Repeat the lines of the data that follow, please, starting at the first and stopping after the one with "groove_high = groove_low + base_groove".

===== Information provided =====

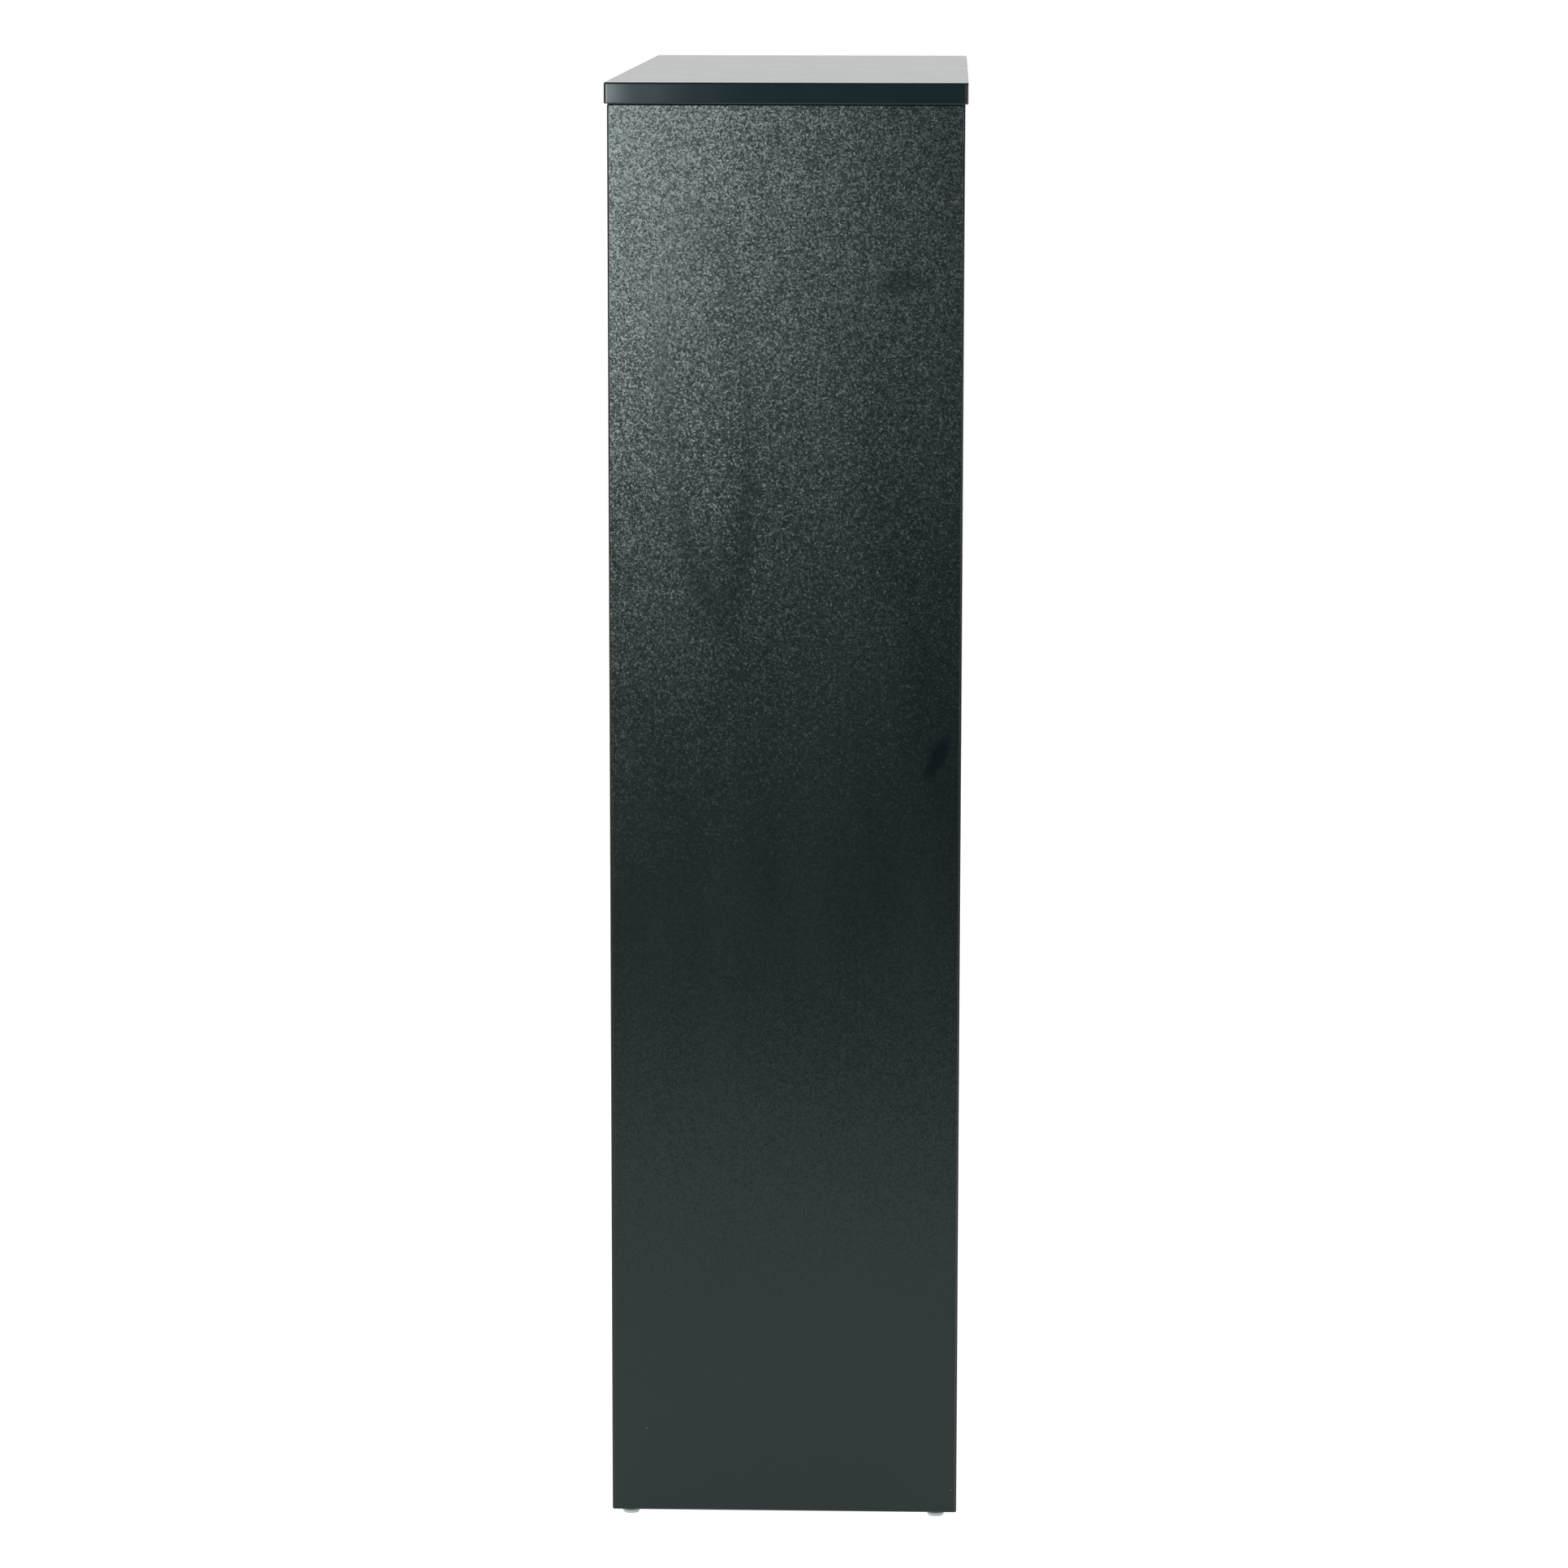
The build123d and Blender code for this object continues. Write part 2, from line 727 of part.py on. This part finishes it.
# The drawers, numbered from the top
for number, (front_bottom, box_bottom) in enumerate(zip(front_bottoms, box_bottoms), start=1):
    drawer = f"drawer_{number}"
    box_top = box_bottom + box_height
    base_bottom = box_bottom + base_lift
    base_top = base_bottom + base_thickness
    groove_low = base_bottom - (base_groove - base_thickness) / 2
    groove_high = groove_low + base_groove

    # Front: bevelled at the back of its upper edge for the fingers, dadoed for the drawer sides
    with BuildPart() as front:
        block(
            (-front_half_width, side_front, front_bottom),
            (front_half_width, front_back_face, front_bottom + front_height),
        )
        upper_back_edge = front.edges().filter_by(Axis.X).group_by(Axis.Y)[-1].sort_by(Axis.Z)[-1]
        chamfer(upper_back_edge, finger_bevel)
        fillet(front.faces().sort_by(Axis.Y)[0].edges(), edge_radius)
        for hand in (-1, 1):
            dado_x = sorted((hand * (box_inner - glue_gap), hand * (box_outer + glue_gap)))
            block(
                (dado_x[0], front_back_face - dado_depth, box_bottom - glue_gap),
                (dado_x[1], front_back_face + 1, box_top + glue_gap),
                mode=Mode.SUBTRACT,
            )
        block(
            (-box_inner, front_back_face - base_groove_depth, groove_low),
            (box_inner, front_back_face + 1, groove_high),
            mode=Mode.SUBTRACT,
        )
    front.part.label = f"{drawer}_front"
    export_step(front.part, f"parts/{drawer}_front.step")

    # Sides: in the dadoes of the front, grooved for the base and dadoed for the back
    for hand, side_name in ((-1, "left_side"), (1, "right_side")):
        side_x = sorted((hand * box_inner, hand * box_outer))
        groove_x = sorted((hand * (box_inner - 1), hand * (box_inner + base_groove_depth)))
        back_dado_x = sorted((hand * (box_inner - 1), hand * (box_inner + back_dado_depth)))
        with BuildPart() as box_side:
            block(
                (side_x[0], front_back_face - dado_depth + glue_gap, box_bottom),
                (side_x[1], box_back_end, box_top),
            )
            fillet(box_side.edges().filter_by(Axis.Y), edge_radius)
            block(
                (groove_x[0], front_back_face - board, groove_low),
                (groove_x[1], box_back_end + 1, groove_high),
                mode=Mode.SUBTRACT,
            )
            block(
                (back_dado_x[0], box_back_outer_face - box_board - glue_gap, groove_low),
                (back_dado_x[1], box_back_outer_face + glue_gap, box_top + 1),
                mode=Mode.SUBTRACT,
            )
            drill(
                [(hand * box_outer, y, box_bottom + carrier_screw_lift) for y in carrier_screw_y],
                (hand, 0, 0),
                screw_radius + fit_gap,
                carrier_screw_length,
            )
        box_side.part.label = f"{drawer}_{side_name}"
        export_step(box_side.part, f"parts/{drawer}_{side_name}.step")

    # Back: stands on the base, between the sides
    back_half = box_inner + back_dado_depth - glue_gap
    with BuildPart() as box_back:
        block(
            (-back_half, box_back_outer_face - box_board, base_top + glue_gap),
            (back_half, box_back_outer_face, box_top - edge_radius),
        )
        fillet(box_back.edges().filter_by(Axis.X).group_by(Axis.Z)[-1], edge_radius)
    box_back.part.label = f"{drawer}_back"
    export_step(box_back.part, f"parts/{drawer}_back.step")

    # Base: a hardboard sheet in the grooves of the front and the sides
    base_half = box_inner + base_groove_depth - 0.5
    with BuildPart() as base:
        block(
            (-box_inner, front_back_face - base_groove_depth + 0.5, base_bottom),
            (box_inner, box_back_outer_face, base_top),
        )
        block(
            (-base_half, front_back_face + 0.5, base_bottom),
            (base_half, box_back_outer_face, base_top),
        )
    base.part.label = f"{drawer}_base"
    export_step(base.part, f"parts/{drawer}_base.step")

    # Runners: a pair of profiles with the rear roller pins and the screws into the drawer sides
    with BuildPart() as drawer_runners:
        for hand in (-1, 1):
            web_face = hand * (carrier_web + runner_sheet / 2)
            add(carrier_profile(hand, box_bottom))
            pin_point = (web_face, drawer_roller_y, box_bottom + drawer_roller_lift)
            with Locations(*looking([pin_point], (hand, 0, 0))):
                add(carrier_pin)
            screw_z = box_bottom + carrier_screw_lift
            screw_points = [(web_face, y, screw_z) for y in carrier_screw_y]
            with Locations(*looking(screw_points, (hand, 0, 0))):
                add(carrier_screw)
    drawer_runners.part.label = f"{drawer}_runners"
    export_step(drawer_runners.part, f"parts/{drawer}_runners.step")

    # Rear rollers, which turn on the drawer's pins
    rear_lift = box_bottom + drawer_roller_lift
    with BuildPart() as rear_rollers:
        with Locations(*[(x, drawer_roller_y, rear_lift) for x in (-drawer_roller_x, drawer_roller_x)]):
            add(roller.part)
    rear_rollers.part.label = f"{drawer}_rear_rollers"
    export_step(rear_rollers.part, f"parts/{drawer}_rear_rollers.step")

    # Front rollers, which turn on the cabinet's pins below the drawer's flanges
    front_lift = box_bottom + cabinet_roller_lift
    with BuildPart() as front_rollers:
        with Locations(*[(x, cabinet_roller_y, front_lift) for x in (-cabinet_roller_x, cabinet_roller_x)]):
            add(roller.part)
    front_rollers.part.label = f"{drawer}_front_rollers"
    export_step(front_rollers.part, f"parts/{drawer}_front_rollers.step")
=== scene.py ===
import json
import math

import bpy
from mathutils import Matrix, Vector

# The looks of a tall chest of drawers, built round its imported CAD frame. Everything is in metres,
# in the frame of the CAD: +Z up, the drawers open towards -Y, and the camera looks along +X.

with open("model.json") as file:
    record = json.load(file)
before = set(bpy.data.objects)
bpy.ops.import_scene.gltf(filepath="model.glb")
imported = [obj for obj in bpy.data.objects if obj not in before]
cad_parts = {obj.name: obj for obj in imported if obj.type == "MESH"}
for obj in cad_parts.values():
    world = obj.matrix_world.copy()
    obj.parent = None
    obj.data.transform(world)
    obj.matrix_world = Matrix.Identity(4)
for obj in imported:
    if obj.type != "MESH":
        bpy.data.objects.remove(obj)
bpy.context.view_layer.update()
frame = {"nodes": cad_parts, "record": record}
nodes = frame["nodes"]
X_AXIS, Y_AXIS, Z_AXIS = 0, 1, 2
WHITE = (1.0, 1.0, 1.0, 1.0)

# Camera: it looks at the left side of the chest from just above the top panel
CAMERA_PLACE = (-4.815, -0.1382, 1.3624)
CAMERA_YAW = -1.8045
CAMERA_PITCH = 9.3331
CAMERA_ROLL = 0.0711
CAMERA_LENS = 122.62
SENSOR = 36.0
FAR_CLIP = 100.0

# Softboxes: name, place, target, size, power, and whether glossy boards mirror them. Only
# softbox_left lights the left side. A mirrored softbox_back would hide the right side in glare.
SOFTBOXES = (
    ("softbox_above", (1.6, 0.0, 3.8), (0.1, 0.0, 1.0), (2.4, 3.0), 150.0, True),
    ("softbox_front", (1.5, -4.6, 0.7), (0.3, -0.15, 0.6), (3.4, 0.9), 80.0, True),
    ("softbox_back", (1.5, 4.6, 0.7), (0.3, 0.15, 0.6), (3.4, 0.9), 70.0, False),
    ("softbox_left", (-3.385, 0.745, 1.26), (-0.4, 0.1, 1.1), (0.735, 1.12), 61.0, True),
    ("backdrop_glow", (4.0, 0.0, 2.2), (0.0, 0.0, 1.2), (5.0, 3.6), 38.0, True),
)
ROOM_SEEN = 1.0
ROOM_LIGHT = 0.01

# Floor: its corners, and the stretch over which its light fades out at the camera's end
FLOOR_LOW = (-2.5, -12.0)
FLOOR_HIGH = (30.0, 12.0)
FLOOR_FADE = 0.9

# Boards: how the foil tints a reflection, the size and lean of the pearl structure, and where the
# edge banding, painted paler partly as a highlight, and the glue line show along Y
FOIL_TINT = (0.86, 1.0, 1.0, 1.0)
PEARL_IOR = 1.44
PEARL_CELLS = 820.0
PEARL_LEAN = 0.085
SIDE_GLUE_LINE = (0.1432, 0.1458)
SIDE_EDGING_AND_HIGHLIGHT = (-0.1453, -0.1459)
TOP_EDGING_AND_HIGHLIGHT = (0.1466, 0.1472)

# Marks on the outside of the left side: y, z, half width, half height, tilt and depth of each
LEFT_FACE = -0.3975
FINGER_MARKS = (
    (-0.128, 0.66, 0.007, 0.021, 0.45, 1.0),
    (-0.094, 1.056, 0.024, 0.012, -0.3, 0.6),
    (0.106, 1.02, 0.009, 0.08, -0.05, 0.4),
)
CLOTH_TRACE = (0.066, 0.95, 0.034, 0.16, -0.06, 0.55)
MARK_GLOSS = -0.06
MARK_FLATTENING = 0.7

# Small chips in the same side: y, z and radius of each
CHIPS = ((0.118, 0.0763, 0.0005), (-0.1428, 0.024, 0.0004))

# Glides: where the painted contact shadow under the side panel starts and where it is full
GLIDE_CONTACT_SHADE = (0.0022, 0.0036)


# ---------------------------------------------------------------- node helpers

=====

Task solution:
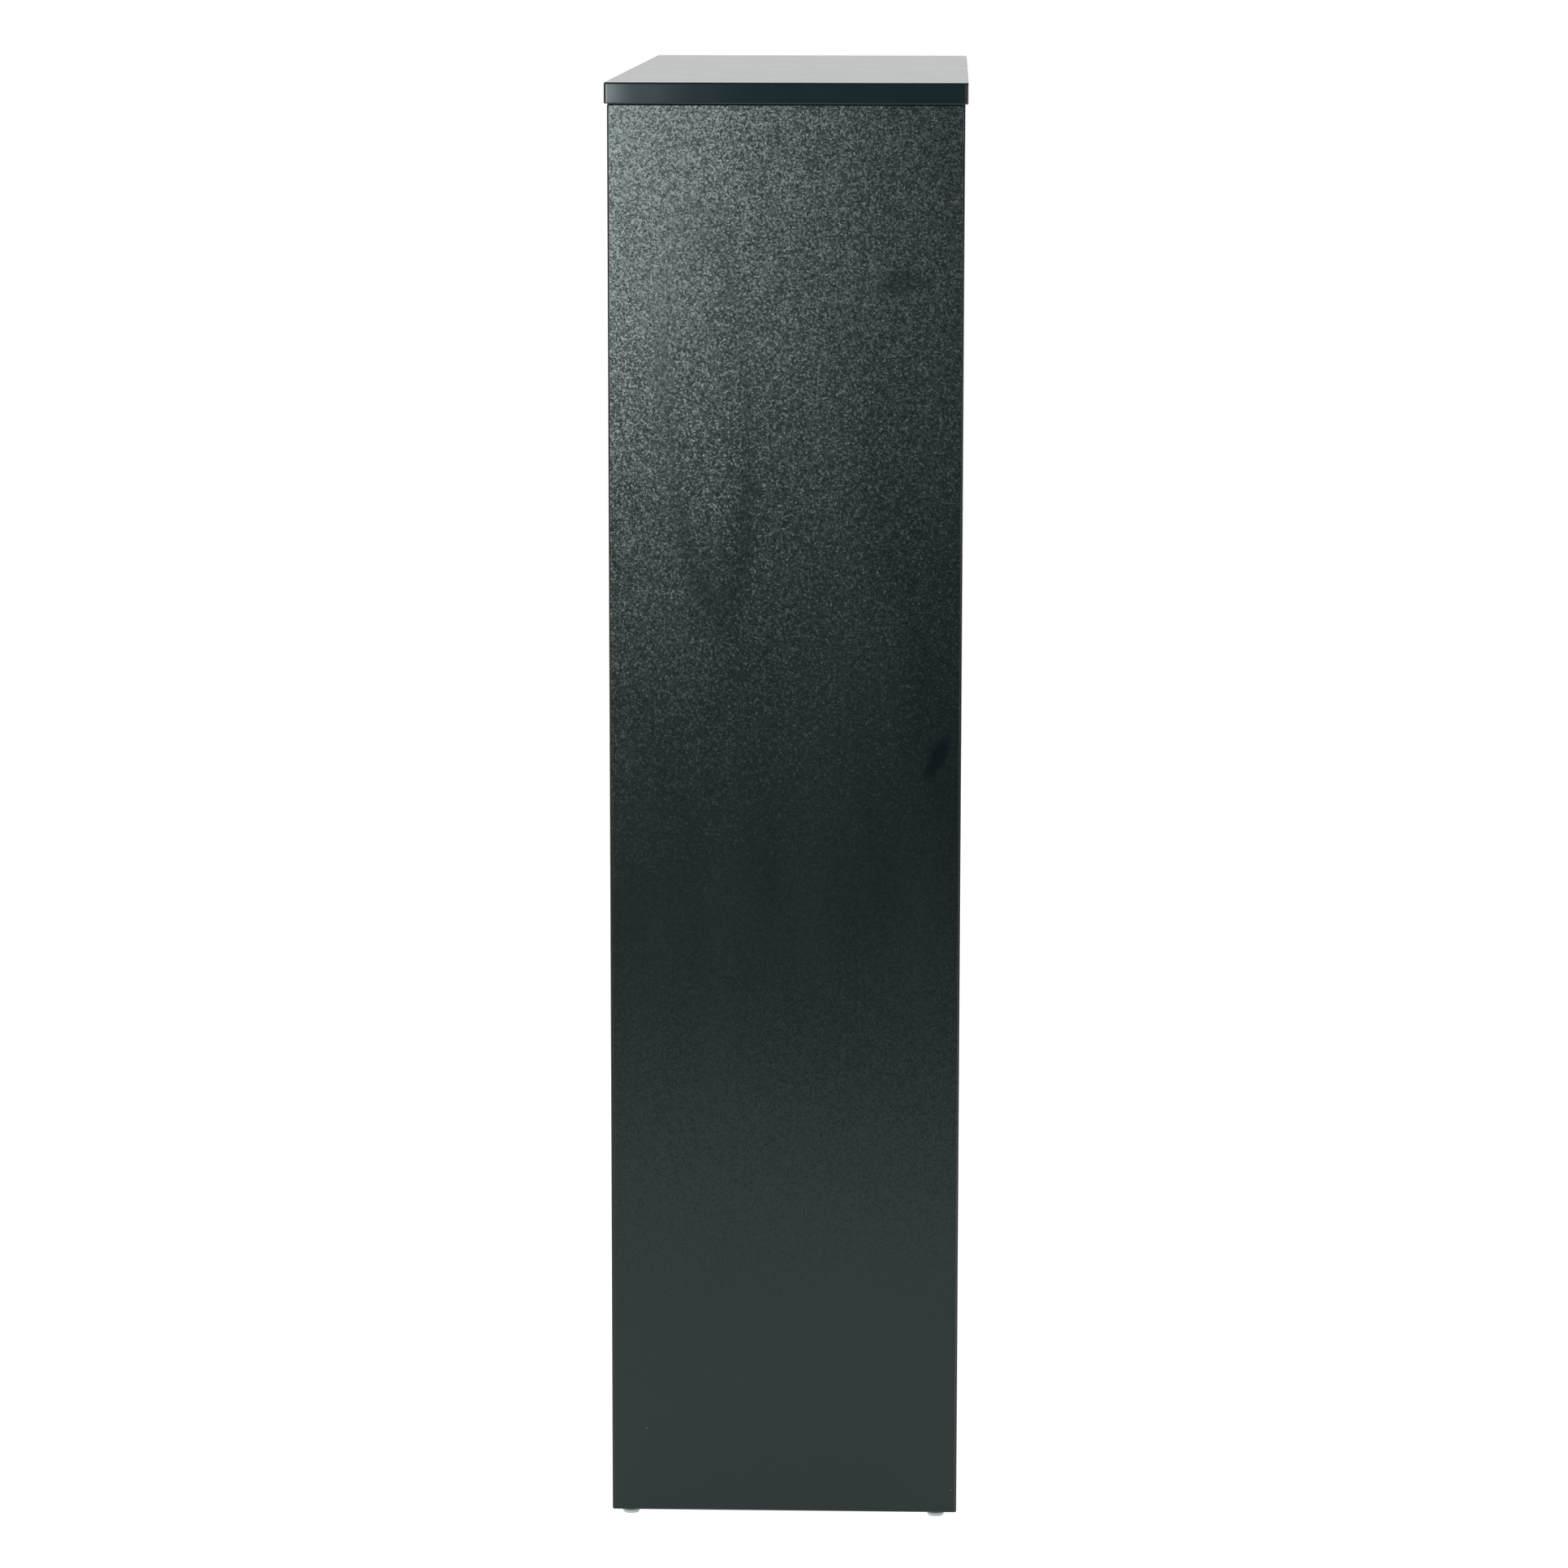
The build123d and Blender code for this object continues. Write part 2, from line 727 of part.py on. This part finishes it.
# The drawers, numbered from the top
for number, (front_bottom, box_bottom) in enumerate(zip(front_bottoms, box_bottoms), start=1):
    drawer = f"drawer_{number}"
    box_top = box_bottom + box_height
    base_bottom = box_bottom + base_lift
    base_top = base_bottom + base_thickness
    groove_low = base_bottom - (base_groove - base_thickness) / 2
    groove_high = groove_low + base_groove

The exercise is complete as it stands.